Data block |
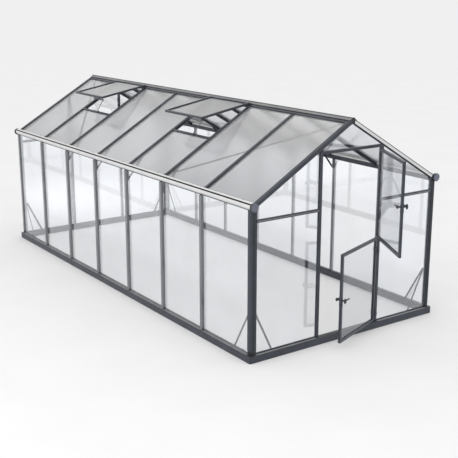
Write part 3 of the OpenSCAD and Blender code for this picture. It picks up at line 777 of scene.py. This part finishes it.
def door_threshold():
    """Strip under the door with five ribs."""
    bm = bmesh.new()
    left, right = OPENING[0] + 28 * MM, OPENING[1] - 28 * MM
    top = across("door_frame", 2)[0]
    for i in range(5):
        start = i * 8 * MM - 22 * MM - GABLE_Y
        add_box(bm, (left, start, top), (right, start + 4 * MM, top + 2 * MM))
    add_box(bm, (left, -24 * MM - GABLE_Y, top), (right, 20 * MM - GABLE_Y, top + 1 * MM))
    piece("door_threshold", bm, "bare_aluminium", bevel=0.4 * MM)


# ---- vent details ----


def vent_hinge_caps():
    """Caps over the hinges of the vents, with their screws."""
    bm = bmesh.new()
    place = slope(-1)
    half, low, top = 22 * MM, 13 * MM, 15.5 * MM
    for first, last in spans("vent_frames", 1, 0.2):
        for y in (first + 30 * MM, last - 30 * MM):
            add_box(bm, (44 * MM, y - half, low), (60 * MM, y + half, top), place)
            for u in (48 * MM, 56 * MM):
                add_screw(bm, place @ Vector((u, y + 12 * MM, top)), outward(place), 2.5 * MM)
    piece("vent_hinge_caps", bm, "frame", bevel=0.6 * MM)


def add_details():
    rafter_strips()
    ridge_strips()
    eave_seals()
    roof_screws()
    glass_clips()
    gutter_trim()
    corner_seals()
    sill_top_painted_light()
    sill_joints()
    wall_screws()
    rail_strips()
    door_threshold()
    vent_hinge_caps()
    for leaf in ("lower", "upper"):
        lever(leaf)
        lock_plates(leaf)
        leaf_trim(leaf, across(leaf + "_leaf_frame", 2))


# ---- floor, light and camera ----

PALE = 0.88
DAYLIGHT = 0.99
FLOOR_RADIUS = 400
# Where the floor's painted reflection is brightest.
GLOW_PLACE = (-3.1, 4.3, 0)


def floor_material():
    """Pale floor. For glossy rays it glows as a painted reflection, so glass and metal mirror it as pale, with painted
    shade next to the building and brightest at GLOW_PLACE.
    """
    s = Shader("floor")
    tone = s.ramp(s.noise(1.5, 3), 0.3, 0.7)
    matte = s.node("BsdfDiffuse", {"Color": s.blend(tone, grey(PALE - 0.01), grey(PALE + 0.01))})
    # Painted reflection: a glow for glossy rays, darker within 1.9 to 2.3 m of the middle and brightest round
    # GLOW_PLACE.
    away = s.ramp(s.maths("ABSOLUTE", s.axes()[0]), 1.9, 2.3)
    off = s.node("VectorMath", {0: s.place(), 1: GLOW_PLACE}, operation="DISTANCE").outputs["Value"]
    glow = s.maths("MULTIPLY", s.ramp(off, 2.4, 0.5), 0.45)
    level = s.maths("ADD", glow, s.times_plus(away, 0.2, 0.78))
    shine = s.node("Emission", {"Color": grey(1, (0.975, 0.985, 1.01)), "Strength": level})
    return s.done(s.layer(s.node("LightPath").outputs["Is Glossy Ray"], matte, shine))


def make_floor():
    bm = bmesh.new()
    bmesh.ops.create_circle(bm, cap_ends=True, segments=96, radius=FLOOR_RADIUS)
    mesh = bpy.data.meshes.new("floor")
    bm.to_mesh(mesh)
    bm.free()
    floor = bpy.data.objects.new("floor", mesh)
    bpy.context.scene.collection.objects.link(floor)
    mesh.materials.append(floor_material())


def make_world():
    """Even pale daylight. The camera sees the floor's tone, and mirrors see a pale sky."""
    world = bpy.data.worlds.new("studio")
    bpy.context.scene.world = world
    world.use_nodes = True
    tree = world.node_tree
    tree.nodes.clear()
    path, mix, out = [tree.nodes.new("ShaderNode" + kind) for kind in ("LightPath", "MixShader", "OutputWorld")]
    tree.links.new(path.outputs["Is Camera Ray"], mix.inputs[0])
    for i, (tone, strength) in enumerate(((grey(1), DAYLIGHT), (grey(PALE), 1.0))):
        sky = tree.nodes.new("ShaderNodeBackground")
        sky.inputs[0].default_value = tone
        sky.inputs[1].default_value = strength
        tree.links.new(sky.outputs[0], mix.inputs[i + 1])
    tree.links.new(mix.outputs[0], out.inputs[0])


KEY_PLACE = (-7, -5, 8)
KEY_AIM = (0, 0, 0.5)
KEY_SIZE = 6
KEY_POWER = 173


def make_light():
    """One large soft key light from the front left."""
    data = bpy.data.lights.new("key", "AREA")
    data.shape = "RECTANGLE"
    data.size = data.size_y = KEY_SIZE
    data.energy = KEY_POWER
    light = bpy.data.objects.new("key", data)
    light.location = KEY_PLACE
    light.rotation_euler = (Vector(KEY_AIM) - Vector(KEY_PLACE)).to_track_quat("-Z", "Y").to_euler()
    bpy.context.scene.collection.objects.link(light)


CAMERA_PLACE = (-5.709, -8.773, 3.3165)
CAMERA_AZIMUTH = -35.08
CAMERA_ELEVATION = 14.98
FIELD_OF_VIEW = 28.76


def make_camera():
    data = bpy.data.cameras.new("camera")
    data.angle = math.radians(FIELD_OF_VIEW)
    data.clip_end = 1000
    camera = bpy.data.objects.new("camera", data)
    camera.location = CAMERA_PLACE
    camera.rotation_euler = (math.radians(90 - CAMERA_ELEVATION), 0, math.radians(CAMERA_AZIMUTH))
    bpy.context.scene.collection.objects.link(camera)
    bpy.context.scene.camera = camera
    bpy.context.scene.view_settings.view_transform = "Standard"


finish_frame_nodes()
add_details()
make_floor()
make_world()
make_light()
make_camera()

Short task |
Everything from the first line of the material through the line containing "# ---- vent details" is to be printed exactly; lines after that are to be left out.

Solution for this exercise |
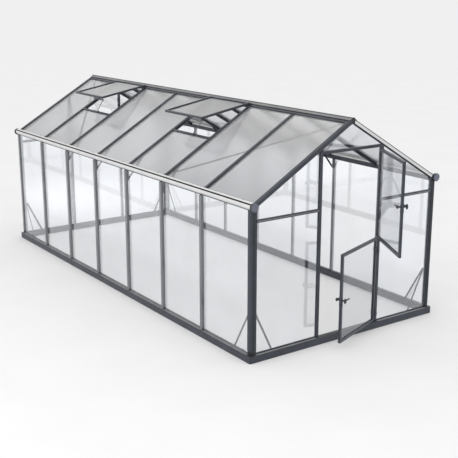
Write part 3 of the OpenSCAD and Blender code for this picture. It picks up at line 777 of scene.py. This part finishes it.
def door_threshold():
    """Strip under the door with five ribs."""
    bm = bmesh.new()
    left, right = OPENING[0] + 28 * MM, OPENING[1] - 28 * MM
    top = across("door_frame", 2)[0]
    for i in range(5):
        start = i * 8 * MM - 22 * MM - GABLE_Y
        add_box(bm, (left, start, top), (right, start + 4 * MM, top + 2 * MM))
    add_box(bm, (left, -24 * MM - GABLE_Y, top), (right, 20 * MM - GABLE_Y, top + 1 * MM))
    piece("door_threshold", bm, "bare_aluminium", bevel=0.4 * MM)


# ---- vent details ----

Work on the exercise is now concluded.